Coproduction des Opéras de Saint-Etienne et de Tours, cette version du Don Quichotte de Massenet arrive à Marseille, vingt-deux ans après la précédente. Cette longue absence explique-t-elle le succès d’affluence, pour cette troisième et dernière représentation ? Fabrice Malkani, à Saint-Etienne, avait apprécié la mise en scène « dépouillée et poignante » de Louis Désiré, adjectifs auxquels nous souscrivons. Mais ce dépouillement est-il un choix délibéré ou contraint ? Quand on attend le spectacle de la fête espagnole au sein de laquelle l’arrivée de Don Quichotte crée un hiatus – rappelons que depuis Don César de Bazan Massenet a composé quatre opéras et un ballet inspirés de l’Espagne – il nous est montré un lit à baldaquin défraîchi où git un homme qu’une foule anonyme uniformément vêtue de noir observe. Comment ne pas penser à ces tableaux où des bourgeois contemplent des objets scandaleux, danseuses, animaux de zoo ou aliénés à La Salpêtrière ? Et comment ne pas se demander si des impératifs économiques n’ont pas imposé cette austérité scénique ?

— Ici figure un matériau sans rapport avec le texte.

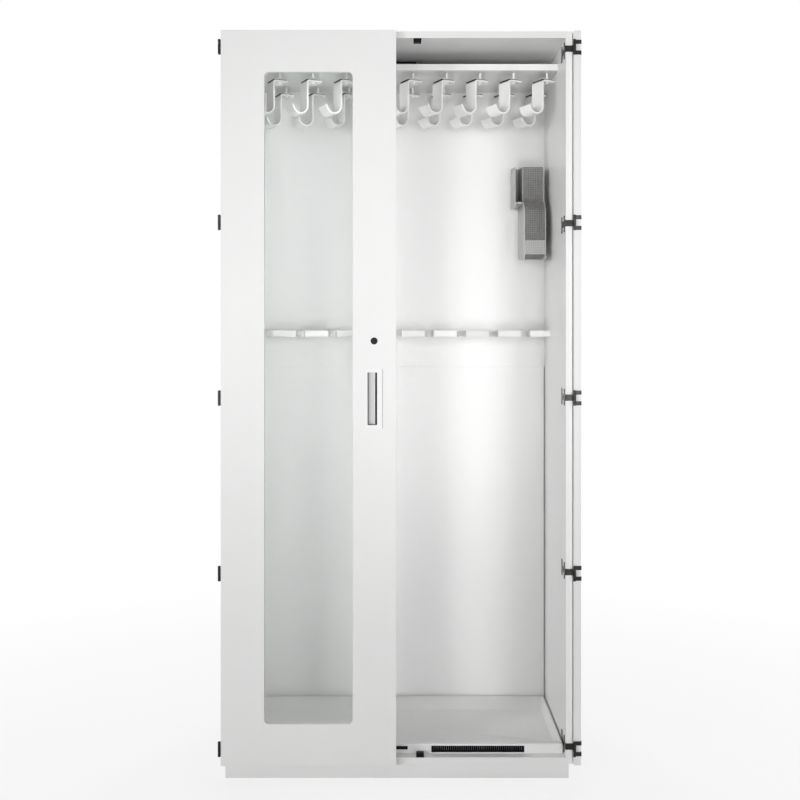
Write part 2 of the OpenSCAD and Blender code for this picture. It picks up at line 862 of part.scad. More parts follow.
// leaf of the door: two arms run round the door's edge to a plate on its inner face
module hinge_leaf() {
    difference() {
        union() {
            for (s = [-1, 1]) {
                z0 = s > 0 ? knuckle_h / 2 + knuckle_gap : -hinge_half;
                z1 = z0 + outer_knuckle_h;
                translate([pin_x, pin_y, z0]) cylinder(r = knuckle_r, h = outer_knuckle_h);
                block([door_x1, pin_y, z0], [door_x1 + hinge_t, door_back + hinge_t, z1]);
                block([door_x1 - leaf_arm_l, door_back, z0], [door_x1 + hinge_t, door_back + hinge_t, z1]);
            }
            block([door_x1 - leaf_l, door_back, -hinge_half],
                  [door_x1 - leaf_arm_l, door_back + hinge_t, hinge_half]);
        }
        translate([pin_x, pin_y, -hinge_half - cut])
            cylinder(r = pin_r + pin_clearance, h = 2 * (hinge_half + cut));
        at_leaf_screws() bar_y(screw_r + 0.2, door_back - cut, door_back + hinge_t + cut);
    }
}

module leaf_screw() {
    y = door_back + hinge_t;
    bar_y(screw_head_r, y, y + screw_head_h);
    bar_y(screw_r, y - screw_l - hinge_t, y);
}

// ---------------------------------------------------------------- doors

module window_plate(grow, y0, y1) {
    round_plate(window_x - window_w / 2 - grow, window_x + window_w / 2 + grow,
                window_z0 - grow, window_z1 + grow, y0, y1, window_r + grow);
}

module door_panel() {
    difference() {
        block([door_x0, door_front, door_z0], [door_x1, door_back, door_z1]);
        window_plate(0, door_front - cut, door_back + cut);
        window_plate(window_ledge, ledge_y, door_back + cut);
        block([pull_x + pull_flange_w, door_front - cut, pull_z + pull_flange_w],
              [pull_x + pull_w - pull_flange_w, door_front + pull_depth, pull_z + pull_h - pull_flange_w]);
    }
}

module glass() {
    window_plate(window_ledge - glass_clearance, glass_y, bead_y);
}

module glass_seal() {
    difference() {
        window_plate(window_ledge - glass_clearance, ledge_y, glass_y);
        window_plate(0.5, ledge_y - cut, glass_y + cut);
    }
}

module glazing_bead() {
    difference() {
        window_plate(window_ledge, bead_y, door_back);
        window_plate(0.5, bead_y - cut, door_back + cut);
    }
}

module pull() {
    x0 = pull_x + pull_flange_w;
    x1 = pull_x + pull_w - pull_flange_w;
    z0 = pull_z + pull_border;
    z1 = pull_z + pull_h - pull_border;
    floor_y = door_front + pull_depth - pull_wall;
    difference() {
        union() {
            block([pull_x, door_front - pull_flange_t, pull_z],
                  [pull_x + pull_w, door_front, pull_z + pull_h]);
            block([x0, door_front, pull_z + pull_flange_w],
                  [x1, door_front + pull_depth, pull_z + pull_h - pull_flange_w]);
        }
        block([pull_x + pull_grip_w, door_front - pull_flange_t - cut, z0], [x1 - pull_wall, floor_y, z1]);
        block([x0 + pull_wall, door_front - pull_flange_t + pull_grip_t, z0], [x1 - pull_wall, floor_y, z1]);
    }
}

module strikes() {
    margin = 2;
    for (p = [[upper_catch_x, top_z - catch_h], [lower_catch_x, floor_z]])
        block([p[0] - margin, door_back, p[1] - margin],
              [p[0] + catch_w + margin, door_back + strike_t, p[1] + catch_h + margin]);
}

module magnetic_catches() {
    groove = 4;
    color("#202020") both_sides() for (p = [[upper_catch_x, top_z - catch_h], [lower_catch_x, floor_z]])
        difference() {
            block([p[0], front_y, p[1]], [p[0] + catch_w, front_y + catch_d, p[1] + catch_h]);
            block([p[0] + 3, front_y - cut, p[1] + (catch_h - groove) / 2],
                  [p[0] + catch_w - 3, front_y + 2, p[1] + (catch_h + groove) / 2]);
        }
}

module left_door_panel() {
    color("white") on_left() difference() {
        door_panel();
        translate([lock_x, 0, lock_z]) bar_y(lock_r, door_front - cut, door_back + cut);
    }
}

module left_glass() {
    color([0.8, 0.9, 0.9, 0.4]) on_left() glass();
}

module left_glass_seal() {
    color("gainsboro") on_left() glass_seal();
}

module left_glazing_bead() {
    color("white") on_left() glazing_bead();
}

module left_pull() {
    color("silver") on_left() pull();
}

module left_hinge_leaves() {
    color("silver") on_left() at_hinges() hinge_leaf();
}

module left_leaf_screws() {
    color("silver") on_left() at_hinges() at_leaf_screws() leaf_screw();
}

module left_strikes() {
    color("silver") on_left() strikes();
}

module right_door_panel() {
    color("white") on_right_open() door_panel();
}

module right_glass() {
    color([0.8, 0.9, 0.9, 0.4]) on_right_open() glass();
}

module right_glass_seal() {
    color("gainsboro") on_right_open() glass_seal();
}

module right_glazing_bead() {
    color("white") on_right_open() glazing_bead();
}

module right_pull() {
    color("silver") on_right_open() pull();
}

module right_hinge_leaves() {
    color("silver") on_right_open() at_hinges() hinge_leaf();
}

module right_leaf_screws() {
    color("silver") on_right_open() at_hinges() at_leaf_screws() leaf_screw();
}

module right_strikes() {
    color("silver") on_right_open() strikes();
}

// ---------------------------------------------------------------- lock

module lock_housing() {
    color("#303030") on_left() translate([lock_x, 0, lock_z]) difference() {
        union() {
            bar_y(lock_ring_r, door_front - lock_ring_t, door_front);
            bar_y(lock_r, door_front - lock_ring_t, nut_y);
            translate([0, door_back, 0]) rotate([-90, 0, 0]) cylinder(r = nut_r, h = nut_t, $fn = 6);
        }
        bar_y(plug_r + plug_clearance, door_front - lock_ring_t - cut, nut_y + cut);
    }
}

module lock_plug() {
    face = door_front - lock_ring_t + 0.2;
    key_w = 2;
    key_h = 7;
    color("#202020") on_left() translate([lock_x, 0, lock_z]) difference() {
        bar_y(plug_r, face, cam_y);
        block([-key_w / 2, face - cut, -key_h / 2], [key_w / 2, face + 12, key_h / 2]);
    }
}

// cam, hanging straight down when unlocked, with its screw
module lock_cam() {
    color("silver") on_left() translate([lock_x, 0, lock_z]) {
        bar_y(cam_w / 2, cam_y, cam_y + cam_t);
        block([-cam_w / 2, cam_y, cam_w / 2 - cam_l], [cam_w / 2, cam_y + cam_t, 0]);
        translate([0, 0, cam_w / 2 - cam_l]) bar_y(cam_w / 2, cam_y, cam_y + cam_t);
        bar_y(cam_screw_r, cam_y + cam_t, cam_y + cam_t + cam_screw_h);
    }
}

// hook on the right door that the cam turns into from below
module lock_keeper() {
    x0 = door_x0 + 2;
    base_y = cam_y - cam_clearance;
    hook_y = cam_y + cam_t + cam_clearance;
    web_z = lock_z + cam_w / 2 + cam_clearance + 1;
    color("silver") on_right_open() {
        block([x0, door_back, lock_z - cam_w], [x0 + keeper_w, base_y, web_z + keeper_w]);
        block([x0, base_y, web_z], [x0 + keeper_w, hook_y + keeper_t, web_z + keeper_w / 2]);
        block([x0, hook_y, lock_z - cam_w / 2], [x0 + keeper_w, hook_y + keeper_t, web_z]);
    }
}

// ---------------------------------------------------------------- fan and inlet

module fan_frame() {
    color("#303030") difference() {
        union() {
            difference() {
                block([-fan_w / 2, fan_y - fan_w / 2, fan_z], [fan_w / 2, fan_y + fan_w / 2, top_z]);
                translate([0, fan_y, fan_z - cut]) cylinder(r = fan_bore_r, h = fan_h + 2 * cut, $fn = 96);
            }
            translate([0, fan_y, top_z - spider_t]) {
                cylinder(r = hub_r, h = spider_t);
                for (a = [0 : 90 : 270]) rotate([0, 0, a])
                    translate([0, -spider_arm / 2, 0]) cube([fan_bore_r + 1, spider_arm, spider_t]);
            }
            translate([0, fan_y, rotor_z + 2]) cylinder(r = spindle_r, h = rotor_h);
        }
        at_fan_screws() translate([0, 0, fan_z - cut]) cylinder(r = fan_screw_r + 0.2, h = fan_h + 2 * cut);
    }
}

module fan_rotor() {
    pitch_angle = 35;
    blade_t = 2;
    color("#404040") translate([0, fan_y, rotor_z]) difference() {
        union() {
            cylinder(r = hub_r - 1, h = rotor_h);
            intersection() {
                cylinder(r = blade_r, h = rotor_h);
                for (i = [0 : blade_count - 1]) rotate([0, 0, i * 360 / blade_count])
                    translate([hub_r - 4, 0, rotor_h / 2]) rotate([pitch_angle, 0, 0])
                        translate([0, -rotor_h, -blade_t / 2]) cube([blade_r, 2 * rotor_h, blade_t]);
            }
        }
        translate([0, 0, 2 - rotor_gap]) cylinder(r = spindle_r + spindle_clearance, h = rotor_h);
    }
}

module fan_guard() {
    z0 = guard_z;
    wire = 2.5;
    ring_gap = 13;
    lug_r = 6;
    color("silver") difference() {
        union() {
            for (r = [ring_gap : ring_gap : fan_bore_r]) translate([0, fan_y, z0]) difference() {
                cylinder(r = r, h = guard_t, $fn = 96);
                translate([0, 0, -cut]) cylinder(r = r - wire, h = guard_t + 2 * cut, $fn = 96);
            }
            for (a = [45 : 90 : 315]) translate([0, fan_y, z0]) rotate([0, 0, a])
                translate([ring_gap - wire / 2, -wire / 2, 0])
                    cube([fan_screw_pitch / sqrt(2) - ring_gap + wire / 2 - 0.7 * lug_r, wire, guard_t]);
            at_fan_screws() translate([0, 0, z0]) cylinder(r = lug_r, h = guard_t);
        }
        at_fan_screws() translate([0, 0, z0 - cut]) cylinder(r = fan_screw_r + 0.2, h = guard_t + 2 * cut);
    }
}

module fan_screws() {
    head_h = 2;
    nut_h = 3;
    color("silver") at_fan_screws() {
        translate([0, 0, fan_z - nut_h]) cylinder(r = fan_screw_r, h = guard_z + guard_t + nut_h - fan_z);
        translate([0, 0, guard_z + guard_t]) cylinder(r = 2 * fan_screw_r, h = head_h);
        translate([0, 0, fan_z - nut_h]) cylinder(r = 2 * fan_screw_r, h = nut_h, $fn = 6);
    }
}

module power_inlet() {
    flange = 2.5;
    depth = 20;
    cavity_w = 25;
    cavity_h = 17;
    color("#202020") at_inlet() {
        difference() {
            union() {
                block([-inlet_w / 2, back_t - depth, -inlet_h / 2], [inlet_w / 2, back_t, inlet_h / 2]);
                block([-inlet_w / 2 - flange, back_t, -inlet_h / 2 - flange],
                      [inlet_w / 2 + flange, back_t + 2, inlet_h / 2 + flange]);
            }
            block([-cavity_w / 2, back_t + 2 - 16, -cavity_h / 2], [cavity_w / 2, back_t + 2 + cut, cavity_h / 2]);
        }
        for (p = [[-7, -2], [7, -2], [0, 3]])
            translate([p[0], 0, p[1]]) block([-1, back_t - 14.5, -2], [1, back_t + 1, 2]);
    }
}

side_panel_left();
side_panel_right();
top_panel();
bottom_panel();
hook_shelf();
upper_back_liner();
lower_back_liner();
rear_panel();
plinth_front();
plinth_rear();
plinth_sides();
plinth_middle();
front_riser();
intake_grilles();
intake_filters();
latch_plate();
guide_rail();
front_hooks();
rear_hooks();
hook_spacers();
hook_screws();
holder_shell();
holder_liner();
holder_pocket();
holder_screws();
hinge_wings_left();
hinge_wings_right();
hinge_pins_left();
hinge_pins_right();
wing_screws();
magnetic_catches();
fan_frame();
fan_guard();
fan_screws();
power_inlet();
fan_rotor();
drip_tray();
left_door_panel();
left_glass();
left_glass_seal();
left_glazing_bead();
left_pull();
left_hinge_leaves();
left_leaf_screws();
left_strikes();
lock_housing();
lock_plug();
lock_cam();
right_door_panel();
right_glass();
right_glass_seal();
right_glazing_bead();
right_pull();
right_hinge_leaves();
right_leaf_screws();
right_strikes();
lock_keeper();
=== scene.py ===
"""Looks of the two-door hanging cabinet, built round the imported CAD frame. All lengths are in metres."""

import json
import math
from itertools import product

import bmesh
import bpy
from bpy.props import FloatProperty, FloatVectorProperty, IntProperty, PointerProperty
from mathutils import Matrix, Vector


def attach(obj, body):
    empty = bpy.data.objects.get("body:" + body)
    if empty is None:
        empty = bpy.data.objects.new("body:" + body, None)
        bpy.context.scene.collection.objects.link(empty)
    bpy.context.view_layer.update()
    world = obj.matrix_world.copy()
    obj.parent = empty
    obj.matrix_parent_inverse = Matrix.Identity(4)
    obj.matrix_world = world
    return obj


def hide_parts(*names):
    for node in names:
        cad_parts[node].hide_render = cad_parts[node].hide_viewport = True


bl_info = {
    "name": "Hanging Cabinet",
    "version": (1, 0, 0),
    "blender": (4, 5, 0),
    "location": "3D View > Sidebar > Cabinet",
    "description": "Finishes and detailed pieces of a two-door hanging cabinet",
    "category": "Object",
}

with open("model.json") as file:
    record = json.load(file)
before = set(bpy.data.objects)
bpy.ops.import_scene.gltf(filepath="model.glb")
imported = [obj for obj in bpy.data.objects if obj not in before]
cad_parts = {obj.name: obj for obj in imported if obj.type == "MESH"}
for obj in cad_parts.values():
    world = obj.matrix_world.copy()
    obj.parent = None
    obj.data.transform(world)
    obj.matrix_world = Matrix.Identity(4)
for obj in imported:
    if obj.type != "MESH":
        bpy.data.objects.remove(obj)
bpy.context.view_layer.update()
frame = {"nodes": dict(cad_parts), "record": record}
MM = 0.001


# ---------------------------------------------------------------- sizes and colours

def length(name, text, value, low, high):
    return FloatProperty(name=name, description=text, default=value, min=low, max=high,
                         unit="LENGTH", subtype="DISTANCE", precision=4)


def colour(name, text, value):
    return FloatVectorProperty(name=name, description=text, default=value, size=3, min=0, max=1,
                               subtype="COLOR")


def power(name, text, value):
    return FloatProperty(name=name, description=text, default=value, min=0, max=2000, unit="POWER")


class CabinetStageSettings(bpy.types.PropertyGroup):
    camera_x: length("Camera side shift", "How far the camera stands right of the middle", 0.0088, -2, 2)
    camera_y: length("Camera distance", "How far in front of the middle the camera stands", 3.388, 1, 20)
    camera_z: length("Camera height", "Height of the camera over the floor", 1.272, 0.1, 5)
    lens: FloatProperty(name="Lens", description="Focal length in millimetres", default=49.72, min=10,
                        max=200)
    shift: FloatProperty(name="Frame shift", description="Frame's vertical shift, as a share of its width",
                         default=-0.08, min=-1, max=1)
    left_power: power("Left lamp", "Power of the soft box on the left", 7.6)
    right_power: power("Right lamp", "Power of the soft box on the right", 5.6)
    front_power: power("Front lamp", "Power of the soft box in front, near the middle", 2.6)
    side_power: power("Side lamp", "Power of the soft box far round on the left", 18)
    rear_power: power("Rear lamps", "Power of each of the two soft boxes behind", 60)
    top_power: power("Top lamp", "Power of the soft box overhead", 3)
    far_power: power("Far side lamp", "Power of the soft box far round on the right", 8)
    low_power: power("Low lamp", "Power of the soft box that lights the hooks from below", 2.6)
    sky: FloatProperty(name="Room light", description="Strength of the even light from all round",
                       default=0.19, min=0, max=2)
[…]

Quel était le projet du maître d’œuvre, Louis Désiré ? Sans note d’intention on en est réduit à des hypothèses. Pourquoi, objectera-t-on, ne pas s’abandonner à ce qui est proposé ? Simplement parce que la proposition déçoit nos attentes. La séduction plastique, grâce aux éclairages de Patrick Méeüs, est indéniable, la danse des chapeaux colorés, la « caverne » aux portes en miroir, il y a de belles images, mais que disent-elles de l’œuvre ? Le livret nous dit que Don Quichotte meurt d’amour déçu. Ce lit omniprésent indique-t-il dès le début que Don Quichotte est si malade, mentalement et physiquement, que les épisodes représentés sont seulement le fruit de son imagination délirante ou alors des souvenirs recomposés ? Ces mystérieuses présences masculines, « statues vivantes », sont-elles messagères de l’au-delà ou fantasmes récurrents ? Ce même lit accueille au quatrième acte la fête chez Dulcinée, ici une orgie où la belle se donne à ses quatre prétendants. Deux d’entre eux sont des blancs-becs et Massenet a prévu pour ces rôles des chanteuses en travesti. En les déshabillant le metteur en scène rend évidente leur féminité et oriente l’action de groupe vers un tableau dont on peut douter qu’il appartienne aux souvenirs ou aux fantasmes du héros. Et la perruque à la Marylin empruntée par Dulcinée n’éclaire pas davantage. Tout est à l’avenant, on peut donc dire que la cohérence est indiscutable. Quant à la pertinence…
Par bonheur, l’interprétation musicale et vocale emporte l’adhésion et soulèvera l’enthousiasme au rideau final. Nicolas Courjal semble se couler sans effort dans le personnage « hagard et rêveur », ce qui est le comble de l’art puisqu’il ne donne à aucun moment l’impression d’en faire trop, ni vocalement, ni scéniquement. Certes on pourrait le trouver trop proche de l’innocent de Boris et pas assez Chevalier à la Longue Figure, mais il se conforme probablement aux indications reçues. A ses côtés Marc Barrard – déjà interprète du rôle à Saint-Etienne – atteint justement l’ équilibre délicat entre comique et pathétique, et donne l’illusion d’une sincérité émouvante. L’un et l’autre contrôlent bien leur émission et le public les enveloppe dans la même bruyante approbation aux saluts.
La séduisante Dulcinée d’ Héloïse Mas porte avec élégance les toilettes de Diego Méndez Casariego ; si quelque problème de justesse nous a semblé fugitivement menacer l’aigu, la voix court et se courbe en volutes triomphantes tant pour vocaliser que pour paraphraser le « canto hondo » andalou. La mélancolie du personnage est peut-être un rien accentuée.
Le quatuor des prétendants est mené comme à Saint-Etienne par Camille Tresmontant et Frédéric Cornille, respectivement Rodriguez et Juan, et complété par Laurence Janot (Pedro) et Marie Kalinine (Garcias). Tous ces artistes savent dire et projeter comme il faut.
Bonne prestation aussi du chœur, préparé par Florent Mayet et excellente prestation des instrumentistes de l’orchestre – le solo de violoncelle ! – qui semblent avoir apprécié particulièrement la direction de Gaspard Brécourt. Précise et énergique, elle est tout autant nuancée et ce n’est pas le moindre des plaisirs que donnait cette représentation.